Living in Durham, UK, what he misses most about India is its people. “Indians have a certain laidbackness,” he says, “In India, things turn out for the best in a weird sort of way. If nothing else, there is always equanimity.” The only thing is, India still has to reconcile its highly evolved religious philosophy with the version of democracy it practises—something he calls a ‘noiso-cracy’: to get anything done, one must make noise. “If there had been many of us, and we had chained ourselves to various railings, then it might have been different,” he says, of his failed protest movement all those years ago.
His views on Britain are similar.

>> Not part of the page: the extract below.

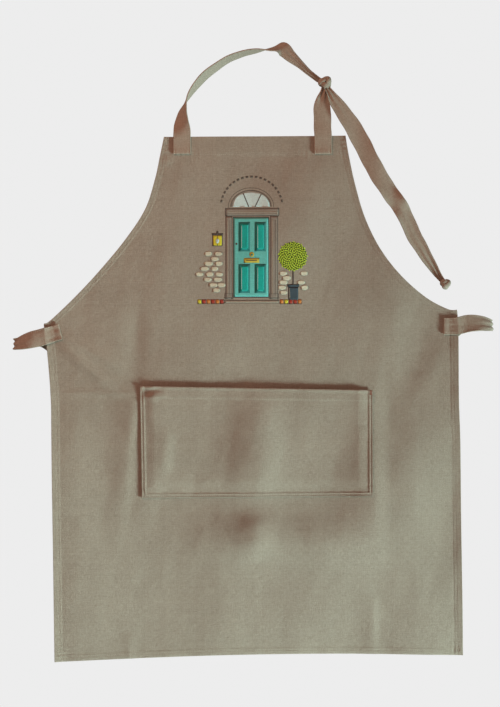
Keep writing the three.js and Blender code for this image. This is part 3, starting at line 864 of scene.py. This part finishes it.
RIGHT_TIE = [
    (308.5, -2.6, -472.5, 0, 0, 1, 0.95), (320.5, -2.6, -472.5, 0, 0, 1, 0.97),
    (334, -3.2, -471.5, 0, 0, 1, 1), (356, -4.7, -467.5, 0, 0.25, 0.97, 1),
    (375, -3.2, -468, 0, 0.4, 0.9, 0.9), (389, 2, -470, 0, 0.4, 0.9, 0.75), (393, 9, -471, 0, 0.2, 1, 0.62),
    (386, 15, -471, 0, 0, 1, 0.6), (368, 18, -471, 0, 0.2, 1, 0.65), (345, 18.5, -475, 0, 0.6, 0.8, 0.7),
    (327, 18.5, -491, -0.2, 1, 0.2, 1), (318, 18.5, -512, -0.1, 1, 0, 1), (317, 18.5, -570, -0.3, 0.95, 0, 1),
    (318, 18, -680, -0.8, 0.6, 0, 1), (320, 15, -840, -1, 0.25, 0, 1), (321, 12, -950, -1, 0, 0, 1),
    (322, 12, -1022, -1, 0, 0, 1),
]
TAPE_SEAM = 2.6                # the rows of stitches along a tape run this far inside its edges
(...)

When he went on the hunger strike in Delhi, no one, not even the BBC carried the story. In those days, he suspects, the BBC did not carry more than one report from India at a time—and British tourists being kidnapped in Kashmir (as happened then) made a bigger story.
So Hopkins was forced to return to Durham and look for solace in similar-minded Indophiles and various ashrams in the UK. He cooks his own version of vegetarian Indian food that takes only 10 to 15 minutes to prepare. He tries to practise his Sanskrit with his friend who’s a Hindu chaplain to the UK military. There are many other Indians in the UK too, but he finds that although these immigrants are financially successful, they inherit the region’s emotional dryness. A Chinese student at Oxford, he recalls, once observed that the English had nothing personal against any race; they were equally cold towards everyone. In such a place, he feels himself a misfit. “I’m an Indian who took birth in the wrong place,” he sums up. “I don’t gel with the natives here. I fit in so perfectly in India.” But the Indian bureaucracy doesn’t see it that way.